→ Aim
Quote every line below exactly as it reads.

→ Data extract
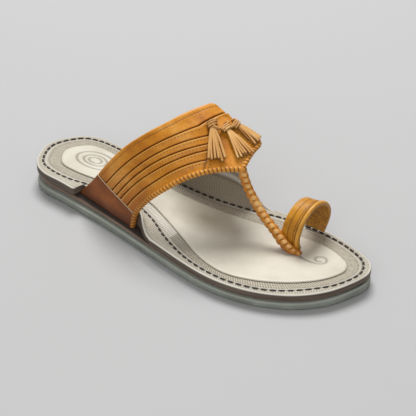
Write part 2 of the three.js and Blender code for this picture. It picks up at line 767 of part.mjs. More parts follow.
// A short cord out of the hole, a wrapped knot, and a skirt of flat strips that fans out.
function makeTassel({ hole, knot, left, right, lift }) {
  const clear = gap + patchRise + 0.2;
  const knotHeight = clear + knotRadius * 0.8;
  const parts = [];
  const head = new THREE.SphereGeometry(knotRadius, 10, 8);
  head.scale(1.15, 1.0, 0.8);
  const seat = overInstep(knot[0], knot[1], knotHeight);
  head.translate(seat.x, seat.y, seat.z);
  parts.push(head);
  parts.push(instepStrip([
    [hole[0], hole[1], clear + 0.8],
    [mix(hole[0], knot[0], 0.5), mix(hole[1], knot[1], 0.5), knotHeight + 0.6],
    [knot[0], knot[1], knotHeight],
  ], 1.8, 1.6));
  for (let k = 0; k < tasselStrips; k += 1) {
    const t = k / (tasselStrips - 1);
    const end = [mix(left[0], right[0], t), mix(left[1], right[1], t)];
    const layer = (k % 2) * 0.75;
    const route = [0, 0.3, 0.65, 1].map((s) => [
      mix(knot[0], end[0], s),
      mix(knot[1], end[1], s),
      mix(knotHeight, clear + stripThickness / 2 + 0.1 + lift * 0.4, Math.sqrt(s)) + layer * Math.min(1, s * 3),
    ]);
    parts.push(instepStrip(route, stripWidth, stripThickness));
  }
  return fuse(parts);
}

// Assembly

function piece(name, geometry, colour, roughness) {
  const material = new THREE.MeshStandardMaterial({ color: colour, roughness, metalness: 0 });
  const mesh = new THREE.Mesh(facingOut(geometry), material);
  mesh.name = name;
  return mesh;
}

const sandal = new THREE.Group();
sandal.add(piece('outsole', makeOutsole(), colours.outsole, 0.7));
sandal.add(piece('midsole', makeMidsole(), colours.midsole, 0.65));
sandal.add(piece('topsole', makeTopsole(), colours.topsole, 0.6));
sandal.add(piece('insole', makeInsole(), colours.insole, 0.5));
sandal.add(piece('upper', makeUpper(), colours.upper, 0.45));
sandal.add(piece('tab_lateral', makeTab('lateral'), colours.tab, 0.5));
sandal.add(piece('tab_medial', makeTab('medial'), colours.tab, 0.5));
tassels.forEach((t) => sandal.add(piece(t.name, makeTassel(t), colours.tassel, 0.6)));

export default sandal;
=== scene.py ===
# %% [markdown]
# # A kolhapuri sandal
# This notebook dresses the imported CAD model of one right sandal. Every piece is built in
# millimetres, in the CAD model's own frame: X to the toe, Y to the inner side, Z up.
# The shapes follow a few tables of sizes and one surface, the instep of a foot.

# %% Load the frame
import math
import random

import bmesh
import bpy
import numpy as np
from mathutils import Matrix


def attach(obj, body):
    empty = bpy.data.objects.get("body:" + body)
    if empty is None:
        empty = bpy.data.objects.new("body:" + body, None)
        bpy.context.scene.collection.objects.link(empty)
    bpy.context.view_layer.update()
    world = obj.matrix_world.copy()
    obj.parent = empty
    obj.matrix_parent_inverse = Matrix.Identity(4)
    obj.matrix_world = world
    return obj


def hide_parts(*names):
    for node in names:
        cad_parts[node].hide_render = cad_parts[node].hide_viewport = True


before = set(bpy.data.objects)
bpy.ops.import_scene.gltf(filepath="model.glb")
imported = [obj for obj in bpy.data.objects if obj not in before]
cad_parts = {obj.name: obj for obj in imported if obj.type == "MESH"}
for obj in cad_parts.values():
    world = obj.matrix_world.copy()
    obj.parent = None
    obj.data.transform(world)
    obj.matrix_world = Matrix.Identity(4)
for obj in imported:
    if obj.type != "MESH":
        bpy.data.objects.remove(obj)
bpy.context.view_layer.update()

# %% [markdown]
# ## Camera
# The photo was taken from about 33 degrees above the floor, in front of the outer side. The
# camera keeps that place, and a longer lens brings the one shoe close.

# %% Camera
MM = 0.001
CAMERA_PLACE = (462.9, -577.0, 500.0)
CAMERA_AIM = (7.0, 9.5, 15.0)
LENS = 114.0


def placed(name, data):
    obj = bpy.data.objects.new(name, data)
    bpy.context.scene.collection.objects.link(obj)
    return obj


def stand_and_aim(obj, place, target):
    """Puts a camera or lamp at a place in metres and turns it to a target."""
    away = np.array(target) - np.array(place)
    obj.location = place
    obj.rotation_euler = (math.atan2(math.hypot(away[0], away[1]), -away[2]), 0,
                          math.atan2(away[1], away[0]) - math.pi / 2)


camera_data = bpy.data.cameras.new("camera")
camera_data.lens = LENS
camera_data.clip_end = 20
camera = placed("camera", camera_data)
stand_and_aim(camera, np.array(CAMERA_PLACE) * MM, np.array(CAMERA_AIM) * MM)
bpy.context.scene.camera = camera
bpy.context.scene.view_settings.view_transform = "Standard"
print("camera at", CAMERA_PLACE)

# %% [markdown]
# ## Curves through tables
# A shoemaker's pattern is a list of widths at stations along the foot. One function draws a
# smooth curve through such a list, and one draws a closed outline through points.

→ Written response
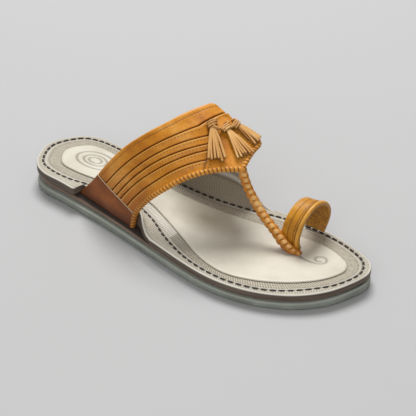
Write part 2 of the three.js and Blender code for this picture. It picks up at line 767 of part.mjs. More parts follow.
// A short cord out of the hole, a wrapped knot, and a skirt of flat strips that fans out.
function makeTassel({ hole, knot, left, right, lift }) {
  const clear = gap + patchRise + 0.2;
  const knotHeight = clear + knotRadius * 0.8;
  const parts = [];
  const head = new THREE.SphereGeometry(knotRadius, 10, 8);
  head.scale(1.15, 1.0, 0.8);
  const seat = overInstep(knot[0], knot[1], knotHeight);
  head.translate(seat.x, seat.y, seat.z);
  parts.push(head);
  parts.push(instepStrip([
    [hole[0], hole[1], clear + 0.8],
    [mix(hole[0], knot[0], 0.5), mix(hole[1], knot[1], 0.5), knotHeight + 0.6],
    [knot[0], knot[1], knotHeight],
  ], 1.8, 1.6));
  for (let k = 0; k < tasselStrips; k += 1) {
    const t = k / (tasselStrips - 1);
    const end = [mix(left[0], right[0], t), mix(left[1], right[1], t)];
    const layer = (k % 2) * 0.75;
    const route = [0, 0.3, 0.65, 1].map((s) => [
      mix(knot[0], end[0], s),
      mix(knot[1], end[1], s),
      mix(knotHeight, clear + stripThickness / 2 + 0.1 + lift * 0.4, Math.sqrt(s)) + layer * Math.min(1, s * 3),
    ]);
    parts.push(instepStrip(route, stripWidth, stripThickness));
  }
  return fuse(parts);
}

// Assembly

function piece(name, geometry, colour, roughness) {
  const material = new THREE.MeshStandardMaterial({ color: colour, roughness, metalness: 0 });
  const mesh = new THREE.Mesh(facingOut(geometry), material);
  mesh.name = name;
  return mesh;
}

const sandal = new THREE.Group();
sandal.add(piece('outsole', makeOutsole(), colours.outsole, 0.7));
sandal.add(piece('midsole', makeMidsole(), colours.midsole, 0.65));
sandal.add(piece('topsole', makeTopsole(), colours.topsole, 0.6));
sandal.add(piece('insole', makeInsole(), colours.insole, 0.5));
sandal.add(piece('upper', makeUpper(), colours.upper, 0.45));
sandal.add(piece('tab_lateral', makeTab('lateral'), colours.tab, 0.5));
sandal.add(piece('tab_medial', makeTab('medial'), colours.tab, 0.5));
tassels.forEach((t) => sandal.add(piece(t.name, makeTassel(t), colours.tassel, 0.6)));

export default sandal;
=== scene.py ===
# %% [markdown]
# # A kolhapuri sandal
# This notebook dresses the imported CAD model of one right sandal. Every piece is built in
# millimetres, in the CAD model's own frame: X to the toe, Y to the inner side, Z up.
# The shapes follow a few tables of sizes and one surface, the instep of a foot.

# %% Load the frame
import math
import random

import bmesh
import bpy
import numpy as np
from mathutils import Matrix


def attach(obj, body):
    empty = bpy.data.objects.get("body:" + body)
    if empty is None:
        empty = bpy.data.objects.new("body:" + body, None)
        bpy.context.scene.collection.objects.link(empty)
    bpy.context.view_layer.update()
    world = obj.matrix_world.copy()
    obj.parent = empty
    obj.matrix_parent_inverse = Matrix.Identity(4)
    obj.matrix_world = world
    return obj


def hide_parts(*names):
    for node in names:
        cad_parts[node].hide_render = cad_parts[node].hide_viewport = True


before = set(bpy.data.objects)
bpy.ops.import_scene.gltf(filepath="model.glb")
imported = [obj for obj in bpy.data.objects if obj not in before]
cad_parts = {obj.name: obj for obj in imported if obj.type == "MESH"}
for obj in cad_parts.values():
    world = obj.matrix_world.copy()
    obj.parent = None
    obj.data.transform(world)
    obj.matrix_world = Matrix.Identity(4)
for obj in imported:
    if obj.type != "MESH":
        bpy.data.objects.remove(obj)
bpy.context.view_layer.update()

# %% [markdown]
# ## Camera
# The photo was taken from about 33 degrees above the floor, in front of the outer side. The
# camera keeps that place, and a longer lens brings the one shoe close.

# %% Camera
MM = 0.001
CAMERA_PLACE = (462.9, -577.0, 500.0)
CAMERA_AIM = (7.0, 9.5, 15.0)
LENS = 114.0


def placed(name, data):
    obj = bpy.data.objects.new(name, data)
    bpy.context.scene.collection.objects.link(obj)
    return obj


def stand_and_aim(obj, place, target):
    """Puts a camera or lamp at a place in metres and turns it to a target."""
    away = np.array(target) - np.array(place)
    obj.location = place
    obj.rotation_euler = (math.atan2(math.hypot(away[0], away[1]), -away[2]), 0,
                          math.atan2(away[1], away[0]) - math.pi / 2)


camera_data = bpy.data.cameras.new("camera")
camera_data.lens = LENS
camera_data.clip_end = 20
camera = placed("camera", camera_data)
stand_and_aim(camera, np.array(CAMERA_PLACE) * MM, np.array(CAMERA_AIM) * MM)
bpy.context.scene.camera = camera
bpy.context.scene.view_settings.view_transform = "Standard"
print("camera at", CAMERA_PLACE)

# %% [markdown]
# ## Curves through tables
# A shoemaker's pattern is a list of widths at stations along the foot. One function draws a
# smooth curve through such a list, and one draws a closed outline through points.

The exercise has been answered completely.